First Advisor

Barbara Tint

Date of Publication

Winter 3-29-2016

Document Type


Degree Name

Master of Arts (M.A.) in Conflict Resolution


Conflict Resolution




Nepāla Kamyunishṭa Pārṭī (Māovādī), Women and peace -- Nepal, Peace-building -- Nepal, Women -- Nepal -- Social conditions, Conflict management -- Nepal, Nepal -- Politics and government -- 1990-, Nepal -- History -- Civil War (1996-2006)



Physical Description

1 online resource (xii, 291 pages)


The proliferation of intrastate armed conflicts has been one of the significant threats to global peace, security, and governance. Such conflicts may trigger resource exploitation, environmental degradation, human rights violations, human and drug trafficking, and terrorism. Women may suffer disproportionately from armed conflicts due to their unequal social status. While they endure the same effects of the conflict as the rest of the population, they also become targets of gender-based violence. However, women can also be active agents of armed conflict and perpetrate violence. Therefore, political and scientific communities at the national and international levels are now increasingly interested in developing a better understanding of the role of women in, and effect on them from, armed conflict. A better understanding of the roles of women in conflict would help to prevent conflicts and promote peace. Following in-depth interviews with civil society members who witnessed the decade-long armed conflict between Communist Party of Nepal-Maoist (CPN-M) and the Government of Nepal (GoN) (1996-2006) and thereafter the peacebuildng process, I assess the political and economic agency of women particularly in terms of their role in, and impact on them from, the armed conflict and peacebuilding processes.

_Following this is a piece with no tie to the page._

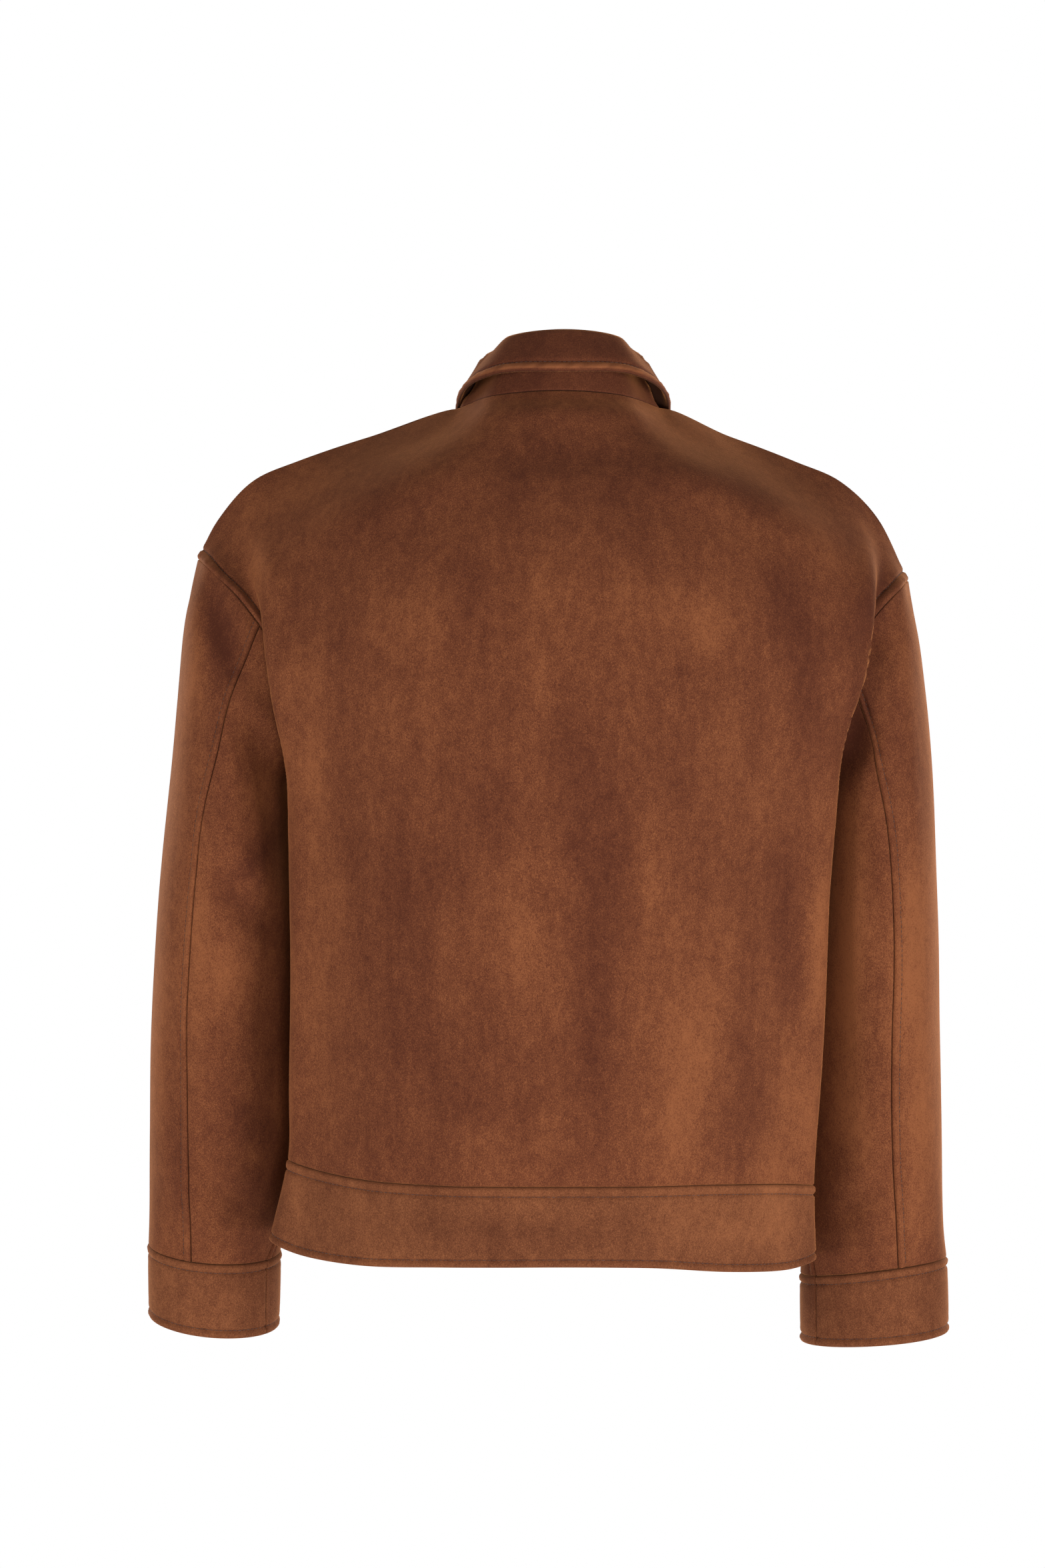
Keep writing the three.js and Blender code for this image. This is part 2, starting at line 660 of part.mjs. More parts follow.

My research revealed that a large number of women, particularly those from rural areas, members of socially oppressed groups, poor and productive age (i.e., 14 - 45 years) - participated in the armed conflict as combatants, political cadres, motivators, and members of the cultural troupe in CPN-M, despite deeply entrenched patriarchal values in Nepali society. The GoN also recruited women in combatant roles who took part in the armed conflict. Women joined the armed conflict voluntarily, involuntarily, or as a survival strategy. Women who did not participate directly in the armed conflict were affected in many different ways. They were required to perform multiple tasks and unconventional roles at both household and community levels, particularly due to the absence or shortage of men in rural areas as they were killed, disappeared, or displaced. At the household level, women performed the role of household head- both politically and economically. However, in most cases the economic agency of women was negatively affected. At the community level, women's role as peacebuilders, members of community based organizations and civil society organizations either increased or decreased depending on the situation. Despite active participation of women in formal and informal peacebuilding processes at different levels, they were excluded from most of the high level formal peace processes. However, they were able to address some of the women's issues (e.g., access to parental property, inclusion in the state governance mechanism) at the constitutional level. The armed conflict changed gender relations to some extent, and some women acquired new status, skills and power by assuming new responsibilities. However, these changes were gained at the cost of grave violations of human rights and gender-based violence committed by the warring sides. Also, the gains made by women were short-lived and their situation often returned to status quo in the post-conflict period.